Conservation and Planning

The Land Conservation Act established a land acquisition program to conserve and protect environmentally endangered lands in Florida and authorized the sale of state bonds to purchase them. Florida citizens approved a constitutional amendment authorizing $240 million in state bonds for the Department of Natural Resources to purchase environmentally endangered lands.

The Comprehensive Planning Act asserted a state interest in state and local planning, requiring the state to prepare a state plan. The Legislature later rejected the submitted plan, but the stage was set for state oversight of development.

All the attention on environmental issues in the 1970s gave the District a higher profile than it had enjoyed in its first decade. According to Feaster, that helped keep the organization on an even keel. Before the District had taxing authority, the fight for funding was an annual chore with an uncertain end. The continuation of what was known as the “water wars” increased the District’s profile even more.

The Five-Party Agreement

Long before the passing of the Water Resources Act, local governments in the Tampa Bay area — Pinellas, Hillsborough and Pasco counties and St. Petersburg — had disagreed over access to a limited water supply. Conflicts arose over water use in the 1960s and even earlier. Pinellas County’s groundwater began to show signs of saltwater intrusion by the 1930s, forcing St. Petersburg to look inland to secure water from Hillsborough and Pasco counties.

“In the 1920s, the city of St. Petersburg put in wellfields, but they went salty,” said Feaster, “so they kept moving north.
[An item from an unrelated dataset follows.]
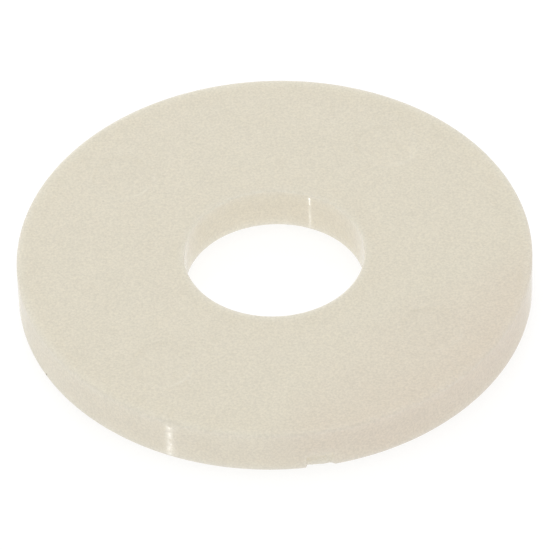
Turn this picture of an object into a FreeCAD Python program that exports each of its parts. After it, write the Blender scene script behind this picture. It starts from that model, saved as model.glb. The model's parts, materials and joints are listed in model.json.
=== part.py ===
import FreeCAD, Part
import math
import os

# A wide flat washer for an M8 screw, injection-moulded in one piece of unfilled nylon.
# Millimetres and degrees. The origin is the centre of the lower face, and +Z runs up the bore axis.
# Angles are measured about +Z from +X, and the side with the gate scar faces -Y.

# Overall sizes
OUTER_DIAMETER = 24.0
BORE_DIAMETER = 8.4
THICKNESS = 2.2

# Radius that the mould leaves on each edge: the upper rim is in the deep half of the mould,
# and the lower rim is on the parting line, where the edge stays nearly sharp
UPPER_RIM_RADIUS = 0.15
LOWER_RIM_RADIUS = 0.06
BORE_EDGE_RADIUS = 0.08

# Ejector-pin marks: shallow round dishes in the upper face
MARK_COUNT = 4
MARK_DIAMETER = 3.0
MARK_DEPTH = 0.02
MARK_RIM_LAND = 1.6  # flat face left between a mark and the outer rim
FIRST_MARK_ANGLE = 53.0

# Gate scar: the notch left in the rim where the runner was broken off
GATE_WIDTH = 1.4
GATE_HEIGHT = 0.9  # up from the lower face
GATE_DEEP_END = 0.17  # inwards from the rim, at the end that tore first
GATE_SHALLOW_END = 0.10
GATE_END_SLOPE = 0.15  # length over which each end of the notch runs out
GATE_ANGLE = -81.4

# How far a cutting tool passes beyond the face that it cuts
TOOL_OVERRUN = 1.0

OUTER_RADIUS = OUTER_DIAMETER / 2
BORE_RADIUS = BORE_DIAMETER / 2
MARK_RADIUS = MARK_DIAMETER / 2
MARK_CIRCLE_RADIUS = OUTER_RADIUS - MARK_RIM_LAND - MARK_RADIUS
MARK_SPACING_ANGLE = 360.0 / MARK_COUNT
SAME_PLACE = 1e-6
BORE_AXIS = FreeCAD.Vector(0, 0, 1)
CENTRE = FreeCAD.Vector(0, 0, 0)


def circular_edges(shape, radius, height):
    """The edges of shape that are circles of that radius, at that height."""
    circles = [edge for edge in shape.Edges if isinstance(edge.Curve, Part.Circle)]
    return [
        edge
        for edge in circles
        if abs(edge.Curve.Radius - radius) < SAME_PLACE
        and abs(edge.Curve.Center.z - height) < SAME_PLACE
    ]


def sharp_ring():
    """The washer before its edges are rounded."""
    disc = Part.makeCylinder(OUTER_RADIUS, THICKNESS)
    bore = Part.makeCylinder(BORE_RADIUS, THICKNESS)
    return disc.cut(bore)


def round_edges(ring):
    """Gives each of the four circular edges the radius that the mould leaves."""
    edges = [
        (OUTER_RADIUS, THICKNESS, UPPER_RIM_RADIUS),
        (OUTER_RADIUS, 0.0, LOWER_RIM_RADIUS),
        (BORE_RADIUS, THICKNESS, BORE_EDGE_RADIUS),
        (BORE_RADIUS, 0.0, BORE_EDGE_RADIUS),
    ]
    for radius, height, edge_radius in edges:
        ring = ring.makeFillet(edge_radius, circular_edges(ring, radius, height))
    return ring


def ejector_mark(index):
    """The pin that dishes one mark, standing with its end MARK_DEPTH below the upper face."""
    angle = math.radians(FIRST_MARK_ANGLE + index * MARK_SPACING_ANGLE)
    x = MARK_CIRCLE_RADIUS * math.cos(angle)
    y = MARK_CIRCLE_RADIUS * math.sin(angle)
    end = FreeCAD.Vector(x, y, THICKNESS - MARK_DEPTH)
    return Part.makeCylinder(MARK_RADIUS, MARK_DEPTH + TOOL_OVERRUN, end)


def gate_notch():
    """The block of material that tore away with the runner, drawn across +X and then turned."""
    half = GATE_WIDTH / 2
    outside = OUTER_RADIUS + TOOL_OVERRUN
    plan = [
        FreeCAD.Vector(outside, -half, 0),
        FreeCAD.Vector(OUTER_RADIUS, -half, 0),
        FreeCAD.Vector(OUTER_RADIUS - GATE_DEEP_END, -half + GATE_END_SLOPE, 0),
        FreeCAD.Vector(OUTER_RADIUS - GATE_SHALLOW_END, half - GATE_END_SLOPE, 0),
        FreeCAD.Vector(OUTER_RADIUS, half, 0),
        FreeCAD.Vector(outside, half, 0),
    ]
    outline = Part.makePolygon(plan + plan[:1])
    block = Part.Face(outline).extrude(FreeCAD.Vector(0, 0, GATE_HEIGHT + TOOL_OVERRUN))
    block.translate(FreeCAD.Vector(0, 0, -TOOL_OVERRUN))
    block.rotate(CENTRE, BORE_AXIS, GATE_ANGLE)
    return block


def washer():
    """The whole washer, one closed solid."""
    ring = round_edges(sharp_ring())
    for index in range(MARK_COUNT):
        ring = ring.cut(ejector_mark(index))
    return ring.cut(gate_notch())


os.makedirs("parts", exist_ok=True)
washer().exportStep("parts/washer.step")
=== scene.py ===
"""The looks of a wide flat washer, moulded in natural nylon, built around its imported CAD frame.

Blender works in metres in the frame's own axes: the bore runs up +Z, the lower face lies on z = 0, and the
gate scar is on the side of the rim that faces -Y. Sizes that a maker gives in millimetres stay in
millimetres in the classes, and MM turns them into metres where a mesh, a lamp or the camera is made.
"""

import json
import logging
import math
from dataclasses import dataclass, field
from enum import Enum
from typing import Any, Callable, Sequence

import bpy
import numpy as np
from mathutils import Matrix, Vector, noise
from mathutils.geometry import delaunay_2d_cdt


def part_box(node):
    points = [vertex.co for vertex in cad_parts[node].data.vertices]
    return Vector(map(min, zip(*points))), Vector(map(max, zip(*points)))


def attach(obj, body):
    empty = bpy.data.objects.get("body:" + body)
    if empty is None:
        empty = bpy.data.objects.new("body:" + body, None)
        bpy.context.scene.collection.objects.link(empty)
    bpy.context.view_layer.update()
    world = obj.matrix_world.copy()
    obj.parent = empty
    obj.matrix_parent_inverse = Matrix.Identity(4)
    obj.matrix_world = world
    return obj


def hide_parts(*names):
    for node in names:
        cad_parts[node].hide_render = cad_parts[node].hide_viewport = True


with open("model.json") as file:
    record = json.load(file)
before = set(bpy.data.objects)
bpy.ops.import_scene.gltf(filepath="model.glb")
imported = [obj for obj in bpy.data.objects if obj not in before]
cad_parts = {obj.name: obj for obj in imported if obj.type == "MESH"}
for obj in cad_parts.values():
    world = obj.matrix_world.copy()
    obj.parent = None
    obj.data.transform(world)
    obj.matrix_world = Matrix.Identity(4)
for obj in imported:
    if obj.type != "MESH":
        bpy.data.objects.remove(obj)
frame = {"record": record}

MM = 0.001
FULL_TURN = 360.0
HALF_TURN = 180.0
RADIUS_DIGITS = 2
THICKNESS_DIGITS = 3
WASHER_NODE = "washer"
SAME_PLACE = 1e-7
PEAK_HALFWAY = 0.25  # the most that a share times the rest of it comes to
NOISE_SPAN = (0.3, 0.7)  # where almost all of Blender's noise lies
WHITE = (1.0, 1.0, 1.0)
LOG = logging.getLogger("washer")

Colour = tuple[float, float, float]
Point2 = tuple[float, float]
Socket = bpy.types.NodeSocket


def smooth_step(low: float, high: float, value: float) -> float:
    """Climbs smoothly from 0 at low to 1 at high.

    Args:
        low: where the climb starts.
        high: where it ends.
        value: where to read it.

    Returns:
        The height of the climb, from 0 to 1.
    """
    share = min(max((value - low) / (high - low), 0.0), 1.0)
    return share * share * (3.0 - 2.0 * share)


class Seed(Enum):
    """Offsets into the noise, so that each use of it has a pattern of its own."""

    TEAR = 1.3
    SINK = 2.4
    SCAR_ENDS = 3.1
    FLASH = 4.2
    FIBRES = 5.9
    SCAR_TOP = 7.7


def grain(x: float, y: float, pitch: float, seed: Seed) -> float:
    """Smooth noise in about -1 to 1, with bumps about one pitch across.

    Args:
        x, y: the place in the pattern, in millimetres.
        pitch: size of one bump, in millimetres.
        seed: which pattern.

    Returns:
        The noise at that place.
    """
    offset = seed.value
    return noise.noise(Vector((x / pitch + offset, y / pitch - offset, 2.0 * offset)))


def even_angles(count: int) -> list[float]:
    """That many evenly spaced angles round a full turn, in degrees."""
    return [-HALF_TURN + FULL_TURN / count * step for step in range(count)]


@dataclass(frozen=True)
class RingSizes:
    """Overall sizes of the moulding, in millimetres."""

    outer_radius: float
    bore_radius: float
    thickness: float

    @classmethod
    def from_frame(cls, node: str) -> "RingSizes":
        """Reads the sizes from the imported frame.

        Args:
            node: name of the CAD node.

        Returns:
            The ring's outer radius, bore radius and thickness.
        """
        low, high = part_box(node)
        bore = next(mount for mount in frame["record"]["mounts"] if mount["kind"] == "bore")
        return cls(
            outer_radius=round((high.y - low.y) / 2.0 / MM, RADIUS_DIGITS),
            bore_radius=bore["dims"]["r_mm"],
            thickness=round((high.z - low.z) / MM, THICKNESS_DIGITS),
        )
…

In the 1930s, they bought property in Hillsborough County, and in the years ensuing pumped more and more.”

Pinellas County and St. Petersburg populations continued to grow rapidly. To meet the growing demand, St. Petersburg and Pinellas simply increased the amount of water they pumped from Pasco and Hillsborough. But wetlands that had existed for years were vanishing. Lake levels were dropping and sinkholes were developing. Concentrated wellfields and increasing withdrawals were having clear environmental consequences. Pinellas and St. Petersburg wanted to use the water resources that they bought and developed, while the District, Hillsborough and Pasco counties, and environmentalists wanted to protect the environment. The fight went on for years, but no cooperative efforts were undertaken to resolve the water supply and resource issues. The five parties who were in disagreement needed to come together.

The District brought the three counties and the city together in what became known as the “five-party agreement.”

The five-party agreement led to the creation in 1974 of the West Coast Regional Water Supply Authority. The water supply authority was formed as a way for Tampa Bay’s leaders to cooperatively develop new water supplies. The Legislature believed that creating the authority would eliminate the competition for regional water supplies.

Development of new wellfields in the area allowed groundwater cutbacks at the older wellfields in the late 1970s, which helped the environment to recover somewhat in these areas. But the first round of conflict and resolution was just a preview of what was to come.

Florida grew from 6.8 million people in 1970 to 9.7 million in 1980, while the District grew in scope and responsibility with the passage of the Water Resources Act and went from 116 employees to 269. In the 1970s, there was a growing recognition that the integration of water supply, flood protection, water quality and natural systems management is essential to effective planning and management of the resource. The struggle to manage increasing demands for water against long-term sustainability would continue well beyond the 1970s.